Sikiru Adepoju: The Only Nigerian Ever to Win a Grammy

Sikiru Adepoju: The Only Nigerian Ever to Win a Grammy

By Ferdinand  Ekechukwu

Last weekend, expectations were high as the ceremonies leading up to the world’s prestigious music award, The Grammys, were held. The annual music industry awards, which witnessed its 62nd edition, was held on Sunday January 26 at the Staples Center in Los Angeles. This awards recognition to some is a validation for the unquantifiable hours of work put in. For others, it’s a place in history.

For the umpteenth time, a Nigerian was nominated in the Best World Music Album category. It was our very own Damini Ogulu aka Burna Boy. Excitement was in the air as Burna Boy – Nigeria’s new pop heartthrob was nominated for his well-received album, African Giant. In anticipation of the awards ceremony, fans and well-wishers of the singer all over the world celebrated him a winner while the 2020 Grammy moment was on.

Eventually it turned out Beninese singer-songwriter, Angelique Kidjo, was announced the winner of the Best World Music Album at the 2020 Grammy Awards. By records, Burna Boy was not the first or even the second Nigerian to be nominated in that category. The Grammys, over the years, has seen many Nigerians being nominated in various categories but none except Sikiru Adepoju has ever gone home with the award. He remains Nigeria’s one and only Grammy Award winner.

You may be wondering who Adepoju is as not a few Nigerians will readily recall who he is. Adepoju is a Nigerian percussionist and recording artiste who at various times in his career worked and toured with likes of Sir Shina Peters, Orlando Julius, Commander Ebenezer Obey and the Inter-Reformers band in the 80’s before meeting American artistes, Mickey Hart, Carlos Santana and so forth with whom he won the Grammys.  He worked with Orlando Julius from 1985 till 1992.

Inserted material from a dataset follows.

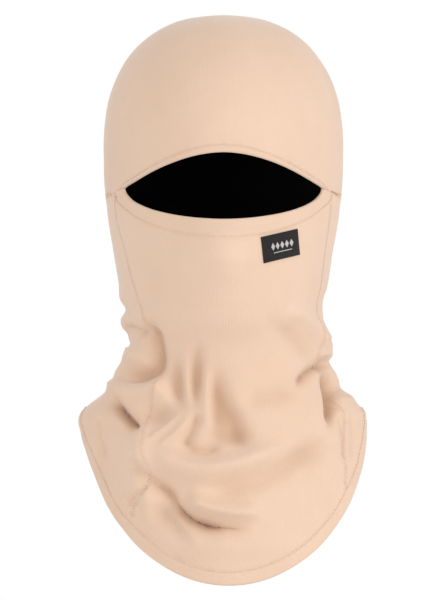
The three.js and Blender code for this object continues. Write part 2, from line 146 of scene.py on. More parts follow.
def unit(vectors):
    return vectors / np.maximum(np.linalg.norm(vectors, axis=-1, keepdims=True), TINY)


# ---- form of the head and bib

half_width = profile(
    (EQUATOR_Z, HOOD_HALF_WIDTH), (-115, 81.2), (-137, 78.6), (-157, 75.2), (-178, 71.8),
    (-194, 68.8), (-206, 68.8), (-218, 69.4), (-236, 73.4), (-248, 78.8), (-256, 85.8),
    (-264, 93.2), (-272, 97.7), (-281, SHOULDER_HALF_WIDTH), (-295, SHOULDER_HALF_WIDTH),
    (-400, SHOULDER_HALF_WIDTH))
front_depth = profile(
    (EQUATOR_Z, FOREHEAD_DEPTH), (-115, 97), (-137, 98), (-157, 100), (-178, 99), (-194, 97),
    (-206, 92), (-220, 83), (-238, 77), (-252, 77), (-270, 81), (-300, 87), (-340, 93), (-400, 97))
back_depth = profile(
    (EQUATOR_Z, OCCIPUT_DEPTH), (-115, 95), (-140, 89), (-165, 79), (-190, 69), (-215, 62),
    (-238, 61), (-252, 64), (-270, 73), (-300, 83), (-350, 90), (-400, 91))
nose_height = profile(
    (EQUATOR_Z, 0), (-115, 0), (-137, 5), (-152, 11), (-162, 12), (-172, 8), (-186, 2), (-196, 0))
centre_shift = profile(
    (EQUATOR_Z, -0.1), (-180, -0.1), (-215, 0), (-255, 0.6), (-273, -0.2), (-300, 1.7), (-320, 2.7),
    (-345, 3.4), (-400, 3.4))
NOSE_HALF_WIDTH = 26.0

# How far the slack at the neck stands out of the plain form on each side.
right_side_slack = profile(
    (-180, 0), (-191, 1.2), (-197.5, -1.8), (-204.5, 1.6), (-210, 0.2), (-214, -3.6), (-219, -8.4),
    (-225, -10.4), (-232, -4.6), (-239, 0.2), (-246, -1.6), (-252, -3), (-258, -0.8), (-267, 1.2),
    (-274, 0.6), (-281, 0))
left_side_slack = profile(
    (-183, 0), (-191, -0.8), (-198, -0.6), (-204, -0.2), (-211, 2), (-218, 3.4), (-225, 3.9),
    (-229, 3.4), (-232.5, 0.4), (-236.5, 0.8), (-241, 1.6), (-246, 0.8), (-252, -2), (-256.5, 1.4),
    (-261, 0.4), (-266, 1.4), (-272, 0))
SLACK_SPREAD = math.radians(24)


def ring_point(angle, z):
    """Point of the plain form at an angle from straight ahead, in radians."""
    ahead = np.cos(angle)
    depth = np.where(ahead > 0, front_depth(z), back_depth(z))
    return np.stack([half_width(z) * np.sin(angle), -depth * ahead, z + 0 * ahead], -1)


def ring_angle(point):
    x, y, z = np.moveaxis(point, -1, 0)
    depth = np.where(y < 0, front_depth(z), back_depth(z))
    return np.arctan2(x / half_width(z), -y / depth)


def cap_point(direction):
    x, y, z = np.moveaxis(direction, -1, 0)
    depth = np.where(y < 0, FOREHEAD_DEPTH, OCCIPUT_DEPTH)
    level = np.hypot(x / HOOD_HALF_WIDTH, y / depth)
    rise = np.maximum(z, 0) / (CROWN_TOP - EQUATOR_Z)
    reach = (level**CROWN_SQUARENESS + rise**CROWN_SQUARENESS) ** (1 / CROWN_SQUARENESS)
    reach = np.maximum(reach, TINY)
    return np.stack([x / reach, y / reach, EQUATOR_Z + z / reach], -1)


def smooth_skin(layout):
    """Carries layout points to the smooth surface of the garment."""
    layout = np.asarray(layout, float)
    z = layout[..., 2]
    angle = ring_angle(layout)
    ring = ring_point(angle, np.minimum(z, EQUATOR_Z))
    nose = nose_height(z) * np.exp(-((ring[..., 0] / NOSE_HALF_WIDTH) ** 2))
    ring[..., 1] -= np.where(ring[..., 1] < 0, nose, 0)
    beside = np.exp(-(((np.abs(angle) - math.pi / 2) / SLACK_SPREAD) ** 2))
    slack = np.where(angle < 0, right_side_slack(z), left_side_slack(z))
    ring[..., 0] += np.sign(angle) * slack * beside
    cap = cap_point(layout - np.array([0, 0, EQUATOR_Z]))
    point = np.where((z > EQUATOR_Z)[..., None], cap, ring)
    point[..., 0] += centre_shift(z)
    return point


# Above this rise a ray is steep, and the two directions are built from Y instead of Z.
STEEP_RISE = 0.9
NORMAL_STEP = 0.6


def tangents(layout):
    """Two directions along the surface, seen from the middle of the head."""
    ray = layout.copy()
    ray[..., 2] = np.maximum(ray[..., 2] - EQUATOR_Z, 0)
    ray = unit(ray)
    steep = np.abs(ray[..., 2:3]) > STEEP_RISE
    upright = np.where(steep, np.array([0.0, 1.0, 0.0]), np.array([0.0, 0.0, 1.0]))
    across = unit(np.cross(upright, ray))
    return across, np.cross(ray, across)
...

He pulled out of Orlando Julius’s band because the crew moved from California to Tennessee. The now US-based percussionist sometimes forgets he is a recipient of the Gramophone Award as it’s originally called. “Sometimes, I just forget that I’ve won a Grammy,” he gladly revealed during a recent interview. He had won it for an album titled Global Drum Project at the 2009 Grammy Awards, alongside Mickey Hart, Giovanni Hidalgo and Zakir Hussein, a group he met through Babatunde Olatunji; a Morehouse educated Nigerian drummer who had carved a niche music of the African brand in America.  Adepoju could have had his first Grammy awards with Mickey Hart in 1991 as a part of Mickey Hart’s group Planet Drum, whose title album won the Grammy Award for Best Contemporary World Music Album. That was the first time there was a Grammy in that category.

However, they didn’t realize that they all had to be named the primary makers of the album to get Grammy gongs. Mickey Hart was the only one named as owner of Planet Drum. Instead of getting nine gongs, they got one gong and eight certificates. Adepoju got a certificate because he was only named as a collaborator and not a primary creator.

That changed in 2009 when Adepoju walked onto the biggest stage in global music with his longtime friend and collaborator, Mickey Hart to get presented with the famous gramophone. He said: “It’s the Grammys – everything changed.

The fees changed, the perception changed, life changed and even the way I walked changed. I will never forget that night.”

A master of the talking drum, Adepoju comes from a musical family from Eruwa in western Nigeria. He was born into a lineage of drummers on November 10, 1952. His great-great-grandfather down to his father (Chief Ayanleke Adepoju) all carried the name, ‘Ayan’ which means descendants of drummers.